Шуре Черкасовой хотелось быть пилотом. Она окончила семилетку, училась в фабзавуче. Случай для исполнения желания наступал: шел набор в батайскую летную школу.

— Кто? Черкасова? Шура? О, эта полетит! — так отозвались в райкоме комсомола о Шуре, когда называли кандидатов в авиашколу, и ей, комсомолке, путевка была вручена в первую очередь.

Все комиссии Шура прошла свободно, приняли. Прежде чем сесть на самолет, она изрядно, как и все курсанты, подковалась теорией. Потом начались полеты. Цель приближалась.

Но не всегда, конечно, полностью исполняются человеческие желания. Случилась это и с Шурой. Говорят: работать, как часы. Так в особенности должен работать организм пилота. И вот какой-то кусочек мозга, управляющий движениями человека, оказался у Шуры неприспособленным к управлению самолетом, чем, может быть, и десятку других не менее сложных работ. Вначале, как будто, все шло гладко, но встретилось одно из упражнений, и Шура не осилила его.

Пришлось отступить. Но недалеко. Шура осталась в школе. Она перешла на техническое отделение. Она должна стать авиационным техником.

Знаете ли вы, что такое плейнер, грейдер?

Шура их не видела, ничего о них не слышала. Даже с трактором у нее было шапочное знакомство. А вот пришлось ей на дорогах Отрадненского района не только управлять всеми этими машинами, но и учить других, но и ремонтировать машины, самой, без посторонней помощи.

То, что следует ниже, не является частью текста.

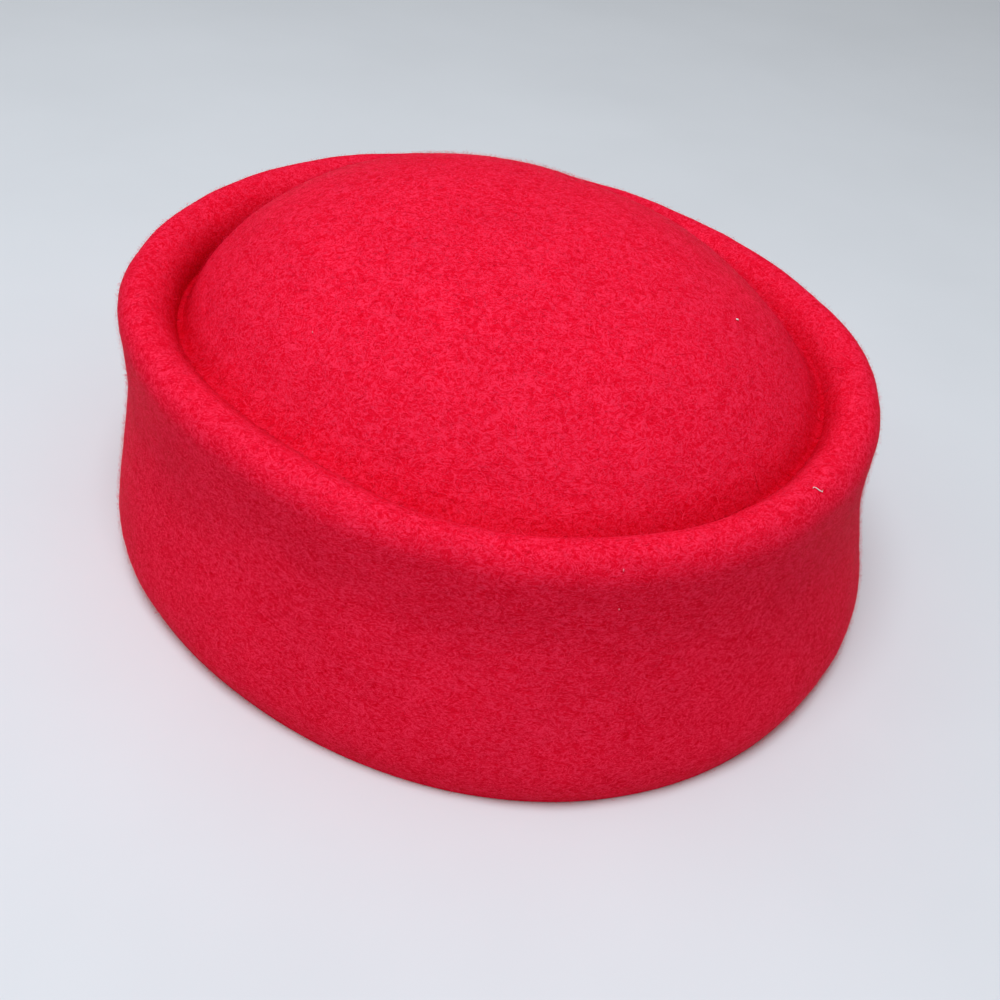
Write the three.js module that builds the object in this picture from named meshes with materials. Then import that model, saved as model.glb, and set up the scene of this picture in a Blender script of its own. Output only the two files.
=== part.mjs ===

Кусочек мозга, отказавшийся с предельной четкостью управлять самолетом, бесподобно управлял другими машинами, управлял и самой сложной из них — человеком.

Эта маленькая, черненькая девушка командовала взрослыми мужчинами, и они покорно слушались ее. И работа шла быстрей и повышалось качество ее, а работающие приобретали опыт.

Людей нехватало, квалифицированных тем более. И Шура садилась на трактор, хваталась за плуг, за плейнер, грейдер, катки. Руководя другими, она сама вспахивала, профилировала, укатывала и набрасывала щебень.

— Новому урожаю — новые дороги! Этот лозунг был ее знаменем.

Когда намечался прорыв в людях, тягле, она мчалась в район, в МТС, ругалась, требовала, обвиняла.

Однажды утром, после особенно ударной ночной работы, Шура зашла в РИК.